Unfortunately, the program is not fully working at this point, and due to time constraints, it will be left incomplete for now (we were too ambitious for a mere final project...this is enough work to have been an independent work project). There are two main problems. First of all, the automatic 3D->2D point correspondence finder is not yet reliable enough to be used in real scenarios (though it is close). Secondly, the camera calibration is not reliable enough to be used to do the voxel coloring step. The error is a bit to much for the consistency checks to work, and the translation vector is not reliable enough to discount cameras (as mentioned in the voxel coloring section. But this is also close to working. Therefore, we will present some isolated results at different points of the pipeline

A. Results from Automatic 3D->2D Point Correspondence Finder

Before carrying out the following tests, we selected 4 points of each type around the cube (on images where the camera pointed directly at a corner) and found the average histogram for each type using the program. The points we used are saved as sm_points (points for smallworld.avi with step_size 10). We first examined an image of one corner, then compared results using the 3 different descriptors with different parameter values. We found that the basic perimeter histogram descriptor performs the best, so we examined it's performance around other corners. For all the images below, note the following code:

Type 0 - green-cyan corner - red box
Type 1 - magenta-cyan corner - white box
Type 2 - blue-cyan corner - magenta box
Type 3 - red-cyan corner - blue box
Type 4 - red-green corner - cyan box
Type 5 - red-blue corner - green box
Type 6 - magenta-green corner - gray box
Type 7 - magenta-blue corner - black box

Basic Histogram Descriptor on Red, Green, Cyan Corner

(n) nwidth = 2
(w) cnwidth = 5
(e) ET = 700
(h) hist_threshold = 50
(i) color_threshold = 500000
max_corners = 18000

We tried increasing the neighborhood width to 8 and it drastically slowed down performance because it needs to calculate much larger histograms (also note how we had to significantly increase the hist_threshold to compensate). However, as the image below shows, the results also improved (numerous false corners were removed).

(n) nwidth = 2
(w) cnwidth = 8
(g) gaussian width = 2
(e) ET = 1300
(h) hist_threshold = 550
(i) color_threshold = 500000

Basic Perimeter Histogram Descriptor on Red, Green, Cyan Corner

(n) nwidth = 2
(w) cnwidth = 5
(g) gaussian width = 2
(e) ET = 700
(h) hist_threshold = 9
(i) color_threshold = 500000

Increasing the neighborhood width to 8 also improved performance on the perimeter descriptor. Increasing the width didn't have nearly as severe an impact on the speed because not as many histogram points are added per increase in width.

(n) nwidth = 2
(w) cnwidth = 8
(g) gaussian width = 2
(e) ET = 700
(h) hist_threshold = 12
(i) color_threshold = 500000

Basic Perimeter Neighbors Histogram Descriptor on Red, Green, Cyan Corner

(n) nwidth = 2
(w) cnwidth = 8
(g) gaussian width = 1
(e) ET = 1100
(h) hist_threshold = 15
(i) color_threshold = 500000

The perimeter neighbors descriptor performed reasonably well, but it tended to confused red with magenta (based on the few gray squares on the red-green corners). This descriptor should be further examined with the calibration target proposed in the summary below.

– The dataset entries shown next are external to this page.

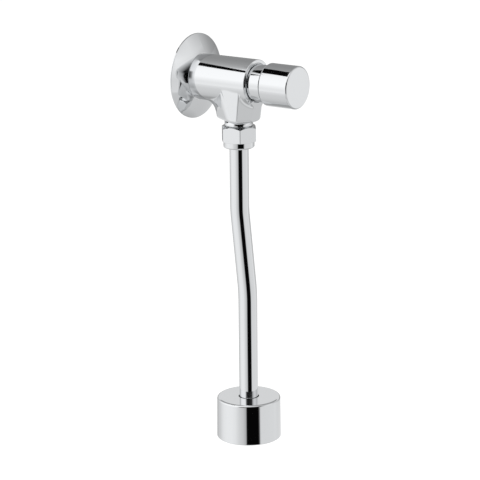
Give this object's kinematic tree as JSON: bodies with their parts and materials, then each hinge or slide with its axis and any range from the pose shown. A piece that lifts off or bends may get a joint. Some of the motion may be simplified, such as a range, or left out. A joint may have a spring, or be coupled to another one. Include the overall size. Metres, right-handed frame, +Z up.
{
  "type": "urinal flush valve",
  "caption": "Wall-mounted push-button urinal flush valve: metering body with rosette, offset flush pipe on a union nut, and a sliding cup that covers the spud.",
  "frame": {"origin": "on the inlet axis at the wall face, where the rosette's rim rests", "axes": "+Y along the inlet axis into the wall, so the push button points along -Y; +Z up, with the flush pipe hanging along -Z; +X along the wall"},
  "size_m": [0.0672, 0.1133, 0.3252],
  "materials": {
    "chrome_plate": "polished chromium plate on brass",
    "brass": "turned, bare",
    "stainless_steel": "drawn, bright",
    "white_acetal": "moulded, slightly waxy",
    "black_rubber": "moulded nitrile rubber, matt"
  },
  "bodies": {
    "valve_assembly": {"valve_body": "chrome_plate", "strainer": "stainless_steel", "strainer_ring": "stainless_steel", "seat_ring": "brass", "cartridge_cage": "white_acetal", "cage_ring": "black_rubber", "bonnet": "chrome_plate", "bonnet_ring": "black_rubber", "rod_seal": "black_rubber", "rod_guide_bush": "white_acetal", "return_spring": "stainless_steel"},
    "push_button": {"button_cap": "chrome_plate", "cap_insert": "white_acetal", "push_rod": "stainless_steel", "piston": "white_acetal", "lip_seal": "black_rubber", "piston_clip": "stainless_steel", "disc_holder": "brass", "seat_washer": "black_rubber", "disc_nut": "brass"},
    "rosette": {"wall_rosette": "chrome_plate"},
    "flush_pipe": {"flush_tube": "chrome_plate", "spud_seal": "black_rubber"},
    "union_seal": {"cone_seal": "black_rubber", "slip_ring": "brass"},
    "nut": {"union_nut": "chrome_plate"},
    "spud_cover": {"cup_cover": "chrome_plate", "cup_grip_ring": "black_rubber"}
  },
  "joints": [
    {"name": "button_push", "type": "slide", "parent": "valve_assembly", "child": "push_button", "axis": [0, 1, 0], "range_m": [0, 0.009], "stiffness_N_per_m": 1200, "springref_m": -0.008, "deforming": ["return_spring"]},
    {"name": "rosette_turn", "type": "hinge", "parent": "valve_assembly", "child": "rosette", "pos_m": [0, 0, 0], "axis": [0, 1, 0], "continuous": true},
    {"name": "pipe_swivel", "type": "hinge", "parent": "valve_assembly", "child": "flush_pipe", "pos_m": [0, -0.04135, -0.046], "axis": [0, 0, 1], "continuous": true},
    {"name": "nut_drop", "type": "slide", "parent": "valve_assembly", "child": "union_seal", "axis": [0, 0, -1], "range_m": [0, 0.0091]},
    {"name": "nut_turn", "type": "hinge", "parent": "union_seal", "child": "nut", "pos_m": [0, -0.04135, -0.049], "axis": [0, 0, -1], "range_deg": [0, 1800]},
    {"name": "cup_slide", "type": "slide", "parent": "flush_pipe", "child": "spud_cover", "axis": [0, 0, 1], "range_m": [0, 0.065]}
  ],
  "couplings": [
    {"joint": "nut_drop", "follows": "nut_turn", "m_per_rad": 0.00028871}
  ]
}
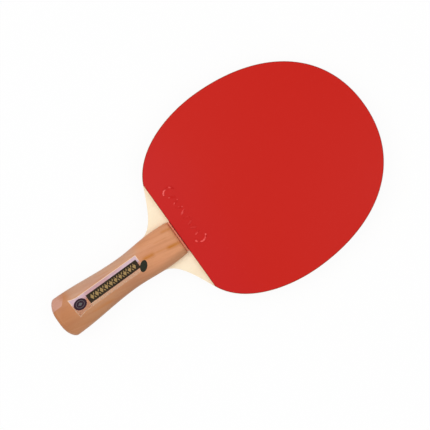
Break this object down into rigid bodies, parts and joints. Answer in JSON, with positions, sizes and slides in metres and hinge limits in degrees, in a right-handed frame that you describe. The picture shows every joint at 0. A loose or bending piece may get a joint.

Basic Perimeter Histogram Descriptor at different angles

These results show that the algorithm still performs well with the same parameter values as above when the camera is rotated slightly. However, the algorithm has trouble detecting corners when the camera is rotated too far. Perhaps this issue could be resolved by taking separate histograms for corners that appear at sharp angles relative to the camera.

Basic Perimeter Histogram Descriptor on different corners

We used the same parameters as above to achieve these somewhat disappointing results. These three images reveal that the algorithm has serious trouble distinguishing red and magenta. However, this is understandable considering we sometimes had trouble distinguishing the colors in the pictures.

B. Camera Calibration Results

Here is a basic test scenario where the camera is calibrated "by hand" (i.e. bypassing the previous step and picking out the 3D->2D point correspondences manually in "The Gimp"). Here a picture of Einstein on top of the calibration target is taken, and we attempt to locate his left foot, left hand, and moustache. Here are the results (a white dot indicates the program's guess as to where a 3D point projects to the image, and we circled it in red to help show where it is):

Original Image

Looking for Einstein's left foot (x, y, z) = (6cm, 0cm, 6cm)
NOTE: "Up" in the Y direction is negative to keep consistent with the right-handed coordinate system defined earlier

Looking for Einstein's left hand (6cm, -5cm, 6cm)

Looking for Einstein's moustache (8cm, -11.5cm, 7cm)

When taking into consideration measurement error, these results aren't too bad.

C. Voxel Coloring Results

This test was performed using 10 still images of the Einstein action figure that were calibrated "by hand."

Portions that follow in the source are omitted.